Enough. Here are the recollections, bulleted down to three:
I. My Latin Class given-name was Michelin Super Rubbus.
II. Claudius was seemingly forever sadat in the horto, and when he wasn’t, he was sadat on the latrina with a sea-sponge at the ready, on the end of a stick.
III. Our Latin teacher, Mr. Newton (who gave out the names), spent a lot of his time examining The Racing Post, and eventually quit the job to become, so I heard, the voice of a horse racing telephone line – presumably some service where you phoned up and got the odds, or the going – back in the day when there were several such services, and right enough we would dial a number to hear a hit record, or the correct time… none of which now seems that daft.

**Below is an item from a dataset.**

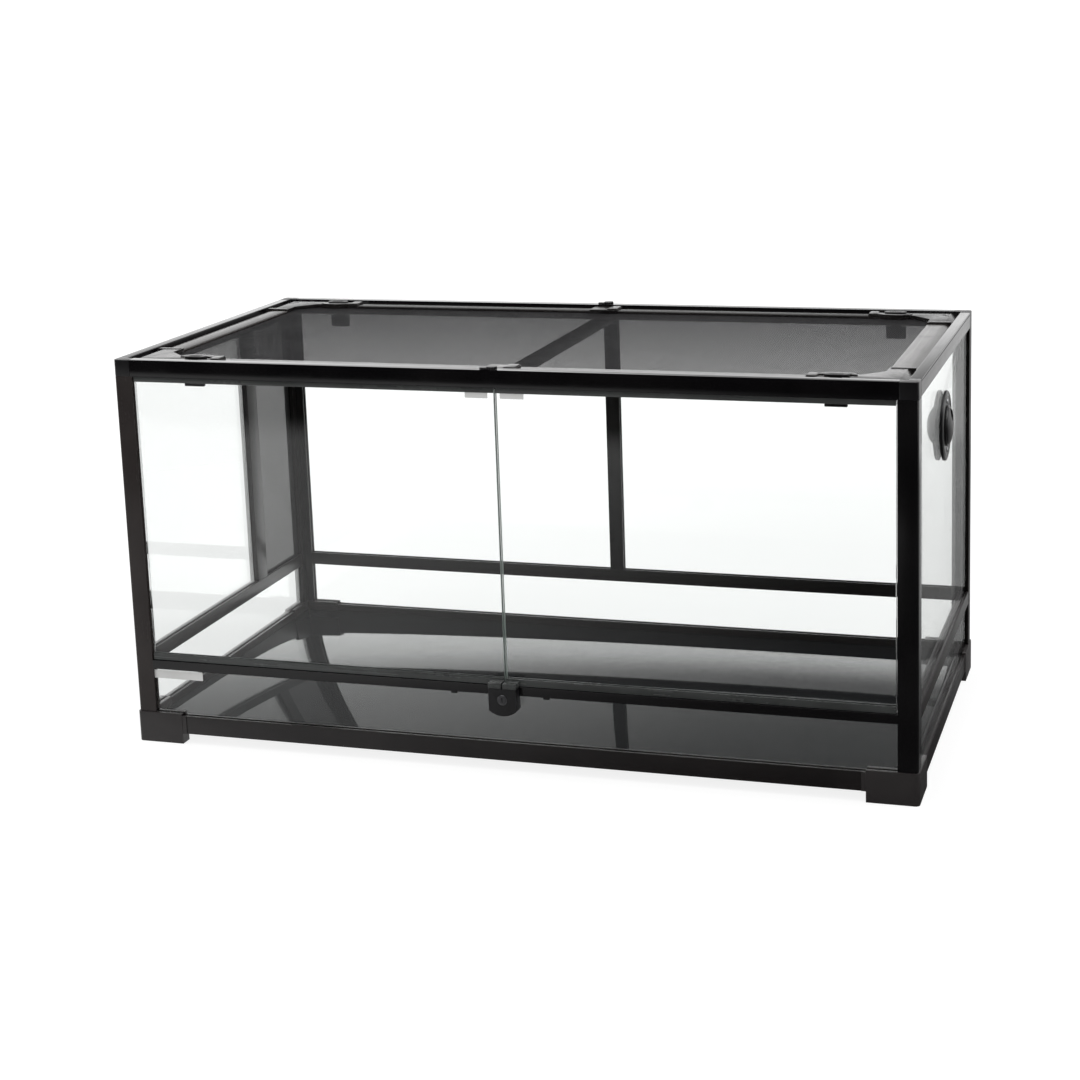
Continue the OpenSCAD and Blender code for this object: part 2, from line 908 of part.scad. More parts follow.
module lid_tees() {
    color(plastic) {
        lid_tee();
        mirror([0, 1, 0]) lid_tee();
    }
}

// ---- Latches and turn buttons, drawn on the front wall ----

module latch() {
    r = knob_d / 2;
    knob_mid = shank_in + r;
    color(plastic) {
        block([-hook_w / 2, hook_in, hook_top - hook_h], [hook_w / 2, hook_in + hook_t, hook_top]);
        block(
            [-shank_w / 2, shank_in, hook_top - past],
            [shank_w / 2, shank_in + shank_t, knob_z + past]
        );
        translate([0, knob_mid, knob_z])
            linear_extrude(knob_h)
                union() {
                    area(r - knob_w / 2, -r, knob_w / 2 - r, r);
                    for (x = [r - knob_w / 2, knob_w / 2 - r])
                        translate([x, 0]) circle(r);
                }
    }
}

module latch_front(at) {
    on_wall("front") translate([at, 0, 0]) latch();
}

module latch_rear(at) {
    on_wall("rear") translate([at, 0, 0]) latch();
}

module turn_button() {
    color(plastic)
        translate([button_x, button_in, button_z]) {
            cylinder(r = button_r, h = button_h);
            linear_extrude(tongue_t)
                union() {
                    area(button_w / 2 - button_reach, -button_w / 2, 0, button_w / 2);
                    translate([button_w / 2 - button_reach, 0]) circle(button_w / 2);
                }
            translate([0, 0, -2 * rail_wall]) cylinder(r = button_pin_r, h = 2 * rail_wall + past);
        }
}

// ---- Cable port, drawn on the right wall ----

module port_flange_outer() {
    color(plastic)
        translate([0, 0, port_z])
            difference() {
                union() {
                    along_y(port_flange_r, glass_in - port_outer_t, glass_in);
                    along_y(port_boss_r, glass_in - past, glass_back);
                }
                port_cuts(glass_in - port_outer_t - past, glass_back + past);
                port_screw_bores(glass_in - port_outer_t - past, glass_back + past);
            }
}

module port_flange_inner() {
    back = glass_back + port_inner_t;
    color(plastic)
        translate([0, 0, port_z])
            difference() {
                along_y(port_flange_r, glass_back, back);
                port_cuts(glass_back - past, back + past);
                port_screw_bores(glass_back - past, back - past);
            }
}

// The shaft's bore and the cable hole below it.
module port_cuts(a, b) {
    along_y(dial_shaft_r + run_gap, a, b);
    translate([0, 0, -cable_offset]) along_y(cable_r, a, b);
}

module port_screw_bores(a, b) {
    for (side = [-1, 1])
        translate([0, 0, side * port_screw_at]) along_y(port_screw_r + run_gap, a, b);
}

// One shaft with a plate at each end. The cable holes lie above the shaft at
// rest, and half a turn brings them over the holes of the flanges.
module port_dial() {
    color(plastic)
        translate([0, 0, port_z])
            difference() {
                union() {
                    along_y(dial_r, dial_face - dial_t, dial_face);
                    along_y(dial_shaft_r, dial_face - past, dial_back + past);
                    along_y(dial_r, dial_back, dial_back + dial_t);
                }
                translate([0, 0, cable_offset])
                    along_y(cable_r, dial_face - dial_t - past, dial_back + dial_t + past);
            }
}

module port_screws() {
    head_r = 2 * port_screw_r;
    head_t = 1;
    face = glass_in - port_outer_t;
    tip = glass_back + port_inner_t - 1.5 * past;
    color([0.3, 0.3, 0.32])
        for (side = [-1, 1])
            translate([0, 0, port_z + side * port_screw_at]) {
                along_y(port_screw_r, face - head_t / 2, tip);
                along_y(head_r, face - head_t, face);
            }
}

// ---- The part ----

color(charcoal) at_corner(false, false) foot();  // foot_front_left
color(charcoal) at_corner(true, false) foot();  // foot_front_right
color(charcoal) at_corner(false, true) foot();  // foot_rear_left
color(charcoal) at_corner(true, true) foot();  // foot_rear_right
on_wall("front") bottom_rail(frame_x - rail_t);  // bottom_rail_front
on_wall("rear") bottom_rail(frame_x - rail_t);  // bottom_rail_rear
on_wall("left") bottom_rail(frame_y - rail_t);  // bottom_rail_left
on_wall("right") bottom_rail(frame_y - rail_t);  // bottom_rail_right
floor_ledges();
floor_panel();
at_corner(false, false) post_front();  // post_front_left
at_corner(true, false) post_front();  // post_front_right
at_corner(false, true) post_rear();  // post_rear_left
at_corner(true, true) post_rear();  // post_rear_right
on_wall("front") front_sill();
color(black) on_wall("rear") mid_rail(post_x);  // mid_rail_rear
color(black) on_wall("left") mid_rail(post_y);  // mid_rail_left
color(black) on_wall("right") mid_rail(post_y);  // mid_rail_right
on_wall("front") base_pane(post_x);  // base_glass_front
on_wall("rear") base_pane(post_x);  // base_glass_rear
on_wall("left") base_pane(post_y);  // base_glass_left
on_wall("right") base_pane(post_y);  // base_glass_right
color(black) on_wall("rear") slim_post(centre_post_w);  // centre_post
on_wall("rear") upper_pane(-post_x - glass_seat, slim_seat - centre_post_w / 2);  // rear_glass_left
on_wall("rear") upper_pane(centre_post_w / 2 - slim_seat, post_x + glass_seat);  // rear_glass_right
on_wall("left") upper_pane(-post_y - glass_seat, divider_at - divider_w / 2 + slim_seat);  // left_glass
color(charcoal) on_wall("left") translate([divider_at, 0, 0]) slim_post(divider_w);  // vent_divider
on_wall("left") vent_screen();
on_wall("right") right_glass();
on_wall("front") top_rail_front();
on_wall("rear") top_rail_rear();
on_wall("left") top_rail_side();  // top_rail_left
on_wall("right") top_rail_side();  // top_rail_right
top_corner_caps();
top_cross_bar();
on_wall("front") sill_wedges();
on_wall("front") door_glass();  // door_glass_left
mirror([1, 0, 0]) on_wall("front") door_glass();  // door_glass_right
on_wall("front") door_strips();  // door_strips_left
mirror([1, 0, 0]) on_wall("front") door_strips();  // door_strips_right
on_wall("front") lock_body();
on_wall("front") lock_cylinder();
on_wall("front") lock_bolt();
lid_rail_front();
mirror([0, 1, 0]) lid_rail_front();  // lid_rail_rear
lid_rail_left();
mirror([1, 0, 0]) lid_rail_left();  // lid_rail_right
lid_corners();
lid_tees();
lid_screen();
latch_front(-latch_x);  // latch_front_left
latch_front(latch_x);  // latch_front_right
latch_rear(-latch_x);  // latch_rear_left
latch_rear(latch_x);  // latch_rear_right
on_wall("front") turn_button();  // turn_button_front
on_wall("rear") turn_button();  // turn_button_rear
on_wall("right") port_flange_outer();
on_wall("right") port_flange_inner();
on_wall("right") port_dial();
on_wall("right") port_screws();
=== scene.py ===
"""Looks of the glass terrarium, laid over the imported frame."""
import bpy, bmesh, json, math
from mathutils import Vector, Matrix


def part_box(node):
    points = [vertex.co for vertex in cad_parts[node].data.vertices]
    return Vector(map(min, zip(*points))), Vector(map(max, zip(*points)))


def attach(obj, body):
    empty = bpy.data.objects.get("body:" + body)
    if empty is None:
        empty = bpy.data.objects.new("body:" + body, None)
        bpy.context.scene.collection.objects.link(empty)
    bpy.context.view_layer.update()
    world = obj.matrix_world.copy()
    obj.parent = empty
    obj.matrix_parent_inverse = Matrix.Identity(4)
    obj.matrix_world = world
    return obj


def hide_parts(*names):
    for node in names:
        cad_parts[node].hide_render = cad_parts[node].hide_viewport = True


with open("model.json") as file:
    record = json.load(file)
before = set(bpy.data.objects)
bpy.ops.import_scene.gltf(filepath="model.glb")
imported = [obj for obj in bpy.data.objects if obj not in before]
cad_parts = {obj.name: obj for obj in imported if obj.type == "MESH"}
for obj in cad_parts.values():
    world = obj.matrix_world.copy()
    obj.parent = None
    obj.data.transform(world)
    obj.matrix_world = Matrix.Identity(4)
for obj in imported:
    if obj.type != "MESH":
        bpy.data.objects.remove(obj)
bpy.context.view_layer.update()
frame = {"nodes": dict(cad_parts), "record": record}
nodes = frame["nodes"]
MM = 0.001
body_of = {n: b for b, ns in frame["record"]["behaviour"]["bodies"].items() for n in ns}

# ---------------------------------------------------------------- camera
PHOTO = 1080                                # pixels across and down
FOCAL, CENTRE_X, CENTRE_Y = 2056, 620, 380  # focal length and middle of the view, in pixels
SENSOR = 36
CAM_PLACE = (0.745, -2.259, 0.864)
CAM_LOOK = (-0.2792, 0.9407, -0.1928)
CAM_TILT = -0.0273                          # rise of the camera's sideways axis
CAM_NEAR, CAM_FAR = 0.05, 60


def make_camera():
    fwd = Vector(CAM_LOOK).normalized()
    flat = fwd.cross(Vector((0, 0, 1))).normalized()
    up0 = flat.cross(fwd)
    roll = math.asin(CAM_TILT / up0.z)
    right = flat * math.cos(roll) + up0 * math.sin(roll)
    up = right.cross(fwd)
    data = bpy.data.cameras.new("camera")
    cam = bpy.data.objects.new("camera", data)
    bpy.context.scene.collection.objects.link(cam)
    data.sensor_width = SENSOR
    data.lens = FOCAL / PHOTO * SENSOR
    data.shift_x = (PHOTO / 2 - CENTRE_X) / PHOTO
    data.shift_y = (CENTRE_Y - PHOTO / 2) / PHOTO
    data.clip_start, data.clip_end = CAM_NEAR, CAM_FAR
    rows = [(r, u, -f, p) for r, u, f, p in zip(right, up, fwd, CAM_PLACE)]
    cam.matrix_world = Matrix(rows + [(0, 0, 0, 1)])
    bpy.context.scene.camera = cam


make_camera()


# ---------------------------------------------------------------- node helpers
class Tree:
    """Short calls for shader nodes. A value is a number, a colour or a node's output."""

    def __init__(self, tree):
        self.t = tree

    def add(self, kind, **settings):
        n = self.t.nodes.new(kind)
        for k, v in settings.items():
            setattr(n, k, v)
        return n

    def link(self, a, b):
        self.t.links.new(a, b)

    def put(self, value, socket):
        if isinstance(value, (int, float)):
            socket.default_value = value
        elif isinstance(value, tuple):
            socket.default_value = (*value, 1)
        else:
            self.link(value, socket)

    def math(self, op, a, b):
        n = self.add("ShaderNodeMath", operation=op)
        self.put(a, n.inputs[0])
        self.put(b, n.inputs[1])
        return n.outputs[0]

    def ramp(self, value, lo, hi, out_lo=0.0, out_hi=1.0):
        """A smooth step from out_lo, where value is lo, to out_hi, where it is hi."""
        n = self.add("ShaderNodeMapRange", interpolation_type="SMOOTHSTEP")
        for i, v in enumerate((value, lo, hi, out_lo, out_hi)):
            self.put(v, n.inputs[i])
        return n.outputs[0]

    def mix(self, factor, a, b):
        """A mix of two colours."""
        n = self.add("ShaderNodeMix", data_type="RGBA")
        for v, i in ((factor, 0), (a, 6), (b, 7)):
            self.put(v, n.inputs[i])
        return n.outputs[2]

    def blend(self, factor, a, b):
        """A mix of two shader nodes."""
        n = self.add("ShaderNodeMixShader")
        for v, i in ((factor, 0), (a.outputs[0], 1), (b.outputs[0], 2)):
            self.link(v, n.inputs[i])
        return n

    def noise(self, vector, scale, detail, rough=0.5):
        n = self.add("ShaderNodeTexNoise")
        n.inputs["Scale"].default_value = scale
        n.inputs["Detail"].default_value = detail
        n.inputs["Roughness"].default_value = rough
        self.link(vector, n.inputs["Vector"])
        return n.outputs[0]

    def mapped(self, scale):
        """The piece's own coordinates, scaled."""
        c = self.add("ShaderNodeTexCoord")
        m = self.add("ShaderNodeMapping")
        m.inputs["Scale"].default_value = scale
        self.link(c.outputs["Object"], m.inputs["Vector"])
        return m.outputs[0]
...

But while he was our Latin teacher, he played the guitar for us often, and once, very memorably, duetted with our French teacher, ‘Basil’ (Fawlty) Howarth, in a strum-and-thunder and closed-eyes-singing rendition of American Pie, while I sat on the floor with the rest, gazing up, star-struck and wanting to play my acoustic as publicly and heartfelt; and breathless, on account of asthma, undiagnosed.
And there, as I sadat here with my sea-sponge, are my memories of Latin.

He’s in good form and he could run at Haydock next. He’s got a nice weight and could just go there and run tidy, Claudius.